EDIT2: Some verbal explanations
The dictionary. It's a kind of a radix-tree, but each of the node have only one letter to store. It can have up to 26 children (more if you include accents and/or digits), one for each letter of the considered alphabet. The basic layout is the following:
Word tree http://img571.imageshack.us/img571/2281/wtree.png
Example:
An example of a dictionary http://img706.imageshack.us/img706/1244/wordsr.png
Each node also contains a boolean which indicates whether it's the end of a word. Additionnally, each node store the minimum and maximum size of its children branchs, its parent, and its level from the root (= size of the prefix). It allows to stop the search of words when we see that no children branch can give a word with a specific length.
The matrix. The matrix is a double array of letters. But, for more efficiency, I added some data: its corresponding node in the dictionary (see algorithm), the direction to its children (see algorithm) and to its parent (see algorithm).
The algorithm. The idea is to 'circle' in the map, by 'descending' (increasing the path representing the current found string). When descending is not possible, we have to 'ascend':
FIND WORD:
----------
while(we can continue)
try descend
if(failed to descend)
ascend
else
node = node of current cell
if node is end of word
add it to the found words, then ascend
else if node is out of range (ie, n = 5, but with node you can only have words with 3 characters)
ascend
DESCEND:
--------
we're from cell (x,y), with node D
for each direction (from cell.direction to north-west, clockwise)

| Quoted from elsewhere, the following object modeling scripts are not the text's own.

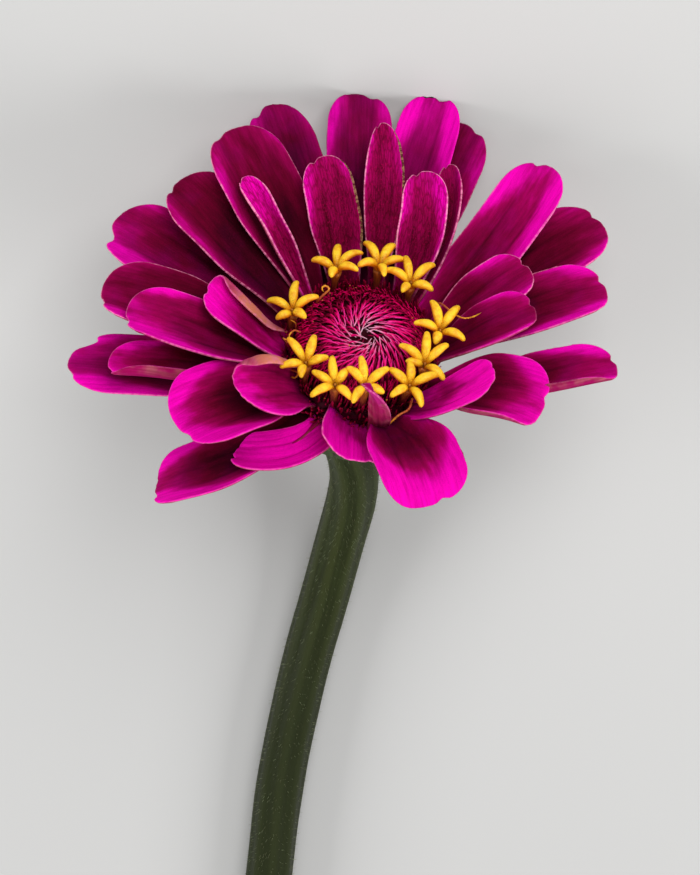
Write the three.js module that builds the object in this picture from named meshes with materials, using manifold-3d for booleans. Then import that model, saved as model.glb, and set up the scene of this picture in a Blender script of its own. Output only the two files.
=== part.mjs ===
// A cut zinnia flower lying on a flat surface, in millimetres, +Z up.
// The head faces -Y and upwards, propped on the tips of its back petals, and the stem trails to +Y.
import * as THREE from 'three';
import { mergeVertices } from 'three/addons/utils/BufferGeometryUtils.js';
import Module from 'manifold-3d';

const wasm = await Module();
wasm.setup();

// Driving dimensions
const HEAD_ELEVATION = 28;      // degrees, how far the flower's face looks up from the horizontal
const GAP = 0.3;                // between pieces that touch on the real flower
const BLADE = 0.7;              // thickness of a petal or a bract
const HUB_RADIUS = 10;          // where the ray petals are rooted
const HUB_HALF_HEIGHT = 2.6;
const HUB_CHAMFER = 0.6;
const ROOT = 1.4;               // how far a petal's root is sunk into the hub
const LONG_PETAL = 20;          // longer petals are split into one more row
const WIDE_PETAL = 9.2;         // and wider ones into two more columns
const WIDEST = 0.62;            // share of its length where a petal is at its widest
const LATE = 0.55;              // share of its length from where its end bends
const END_SHAPE = 2.4;          // power of the curve that rounds its end
const COLLAR_INNER = 9;         // crowded feet of the disc florets
const COLLAR_OUTER = 9.9;
const COLLAR_TOP = 4.6;
const COLLAR_FLARE = 0.4;
const DISC_RADIUS = 8.6;        // the pink dome of chaff
const DISC_TOP = 8.4;
const DISC_DROP = 1.5;          // how much lower the dome's rim is
const DIMPLE = 0.5;             // depth of the dent in its middle
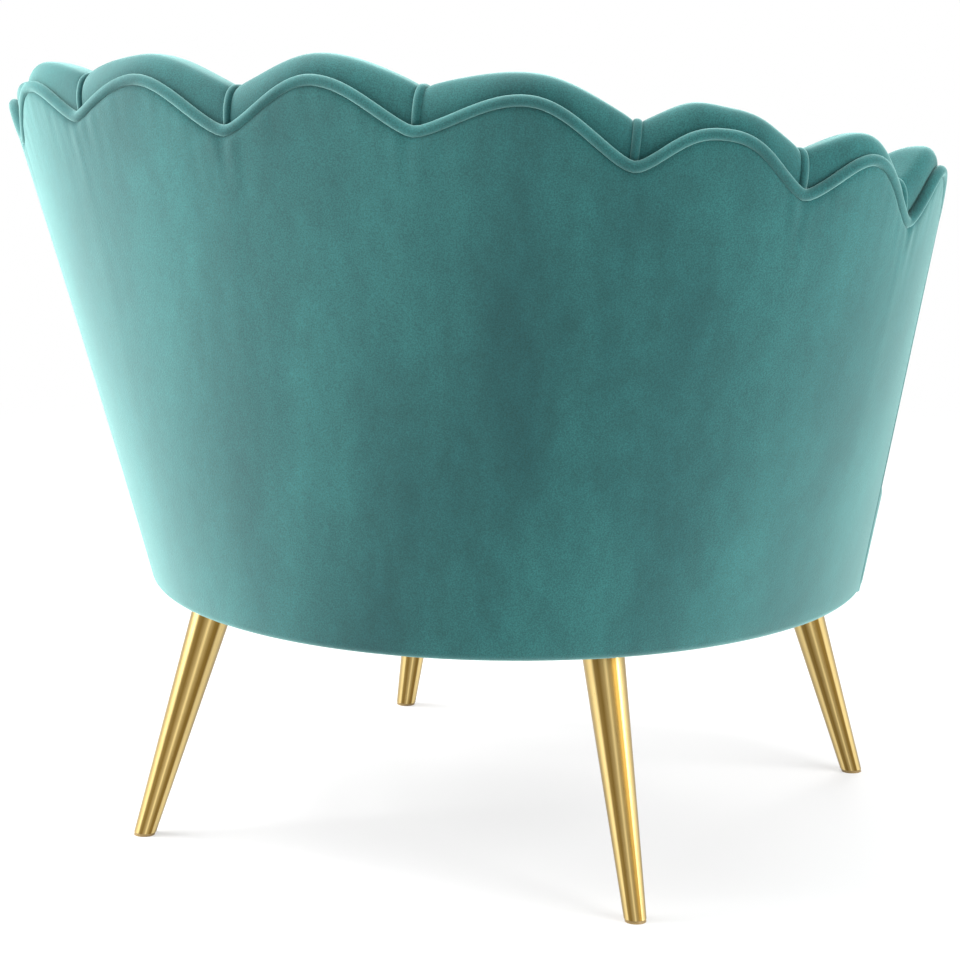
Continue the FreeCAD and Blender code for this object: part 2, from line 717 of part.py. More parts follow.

advance position (x,y) with direction
if the position is valid
and we haven't already visited the cell for this word
and the node got with D.children[cell.letter] exists
set the current position of the algorithm to the result of the advance
set the direction of the old cell to the direction used to advance
set the direction of the new cell to the opposite (pointing to the old cell)
set the node of the new cell by the found one
return
ASCEND:
-------
we're at (x,y)
cell.node = 0 (the cell is not considered as visited anymore)
advance the parent direction by one clockwise (if this direction is north-west, we use a special direction that say that we cannot rotate anymore: FINISHED)
cell.dir = INVALID
advance (x,y) following cell.direction_to_parent
cell.direction_to_parent = INVALID
set the current position to the result of advance
An image explanation:
Algorithm unrolled http://img822.imageshack.us/img822/1374/algow.png
Steps (number indicated in the losanges):
- Here is our matrix. I tested it with a french dictionary. Let's say we start from the (0,0) cell (the algorithm works wherever you start).
- The first valid direction (word + in map) is east. We advance following it. The node is not the end of a word, and is still valid.
- The first valid direction (word + in map) is south-east. We advance following it. The node is not the end of a word, and is still valid.
- The first valid direction (word + in map) is east. We advance following it. The node is not the end of a word, and is still valid.
- There are no valid directions (either out-of-map, cell already visited (the E), or not in dictionary), so we ascend
- The first valid direction (word + in map) is south-east. We advance following it. The node is not the end of a word, and is still valid.
- The first valid direction (word + in map) is south. We advance following it. The node is not the end of a word, and is still valid.
- The first valid direction (word + in map) is west. We advance following it. The node is the end of a word (which is "anerie"), so we add it to the list of found words, and we ascend. For information, "ânerie" in french is "nonsense" or "stupidity" in english.
- And so on...